Product development efforts in flash memory arrays have focused on increasing the programming speed, lowering programming and reading voltages, increasing data retention time, reducing cell erasure times, reducing cell dimensions, and increasing drive current. By reducing cell dimensions, flash memory arrays can achieve increased speed and reduced power consumption. As the flash memory cell is reduced in size, the flash memory cell's channel width is also reduced in size, which reduces the size of the flash memory array. By way of background, in a floating gate flash memory array, channel width can be defined as the distance between adjacent isolation regions, such as shallow trench isolation (STI) regions. The drive current, which refers to the current that flows between drain and source regions of the flash memory array, can be increased by the increasing the channel width.
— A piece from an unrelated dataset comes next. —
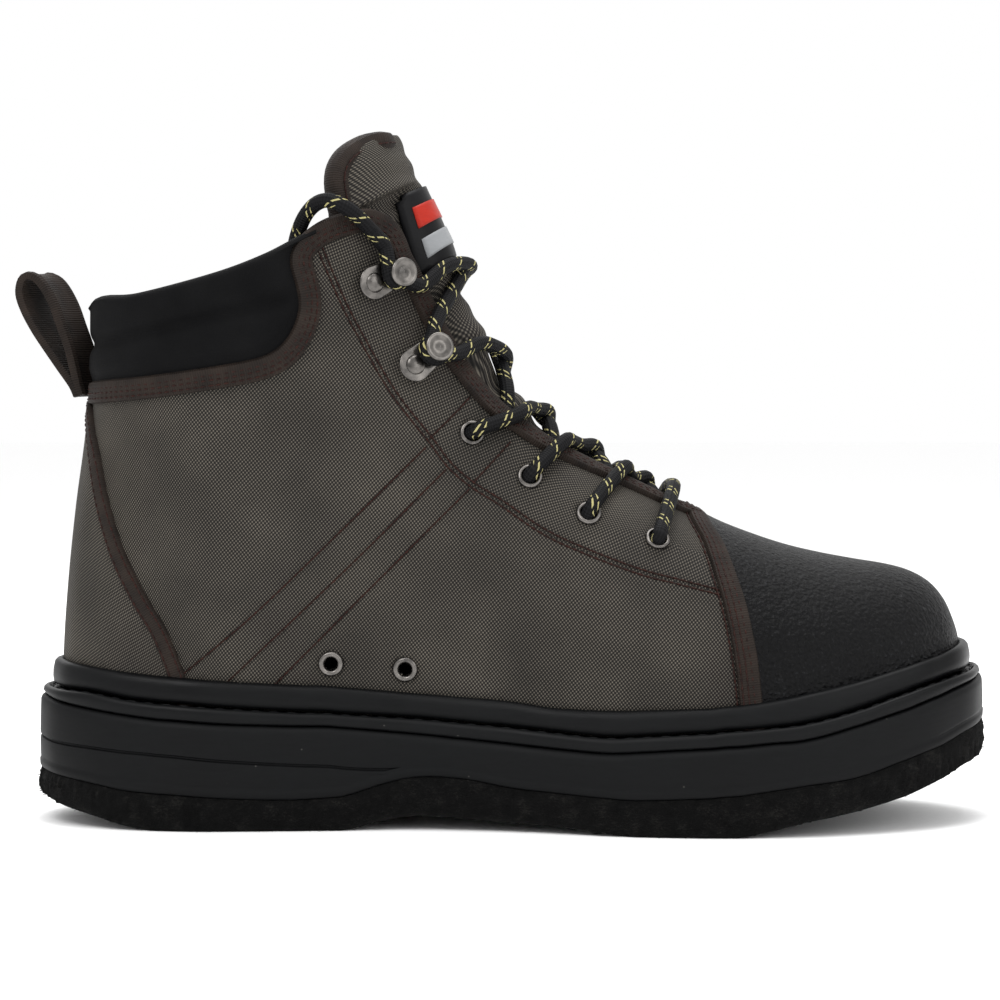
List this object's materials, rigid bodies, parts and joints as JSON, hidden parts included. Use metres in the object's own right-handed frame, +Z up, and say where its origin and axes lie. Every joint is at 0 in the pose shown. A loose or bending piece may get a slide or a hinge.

However, in a conventional flash memory array, an increase in channel width causes an undesirably increase in the size of the flash memory array.
Thus, there is a need in the art for a flash memory array, such as a floating gate flash memory array, having increased drive current, where the increased drive current is achieved without increasing the size of the flash memory array.
SUMMARY
The present invention is directed to structure for increasing drive current in a memory array and related method. The present invention addresses and resolves the need in the art for a flash memory array, such as a floating gate flash memory array, having increased drive current, where the increased drive current is achieved without increasing the size of the flash memory array.
According to one exemplary embodiment, a memory array comprises first and second isolation regions situated in a substrate, where the first and second isolation regions are separated by a separation distance. The memory array may be, for example, a floating gate flash memory array. The memory array further comprises a trench situated between the first and second isolation regions, where the trench defines trench sidewalls and a trench bottom in the substrate. The memory array further comprises a tunnel oxide layer situated between the first and second isolation regions, where the tunnel oxide layer is situated on the trench sidewalls and the trench bottom.
According to this embodiment, the memory array further comprises a channel region situated underneath the tunnel oxide layer, where the channel region extends along the trench sidewalls and trench bottom, where the channel region has an effective channel width, and where the effective channel width increases as a height of the trench sidewalls increases. The increase in the effective channel width causes an increase in the drive current in the memory array. The memory array might further comprise a floating gate layer situated over the tunnel oxide layer, where the floating gate layer is situated in the trench. The memory array might further comprise an ONO stack situated over the floating gate layer. The memory array might further comprise a word line situated over the ONO stack.
According to one embodiment, the invention is a method for achieving the above-described memory array. Other features and advantages of the present invention will become more readily apparent to those of ordinary skill in the art after reviewing the following detailed description and accompanying drawings.
REFERENCES:
patent: 6462373 (2002-10-01), Shimizu et al.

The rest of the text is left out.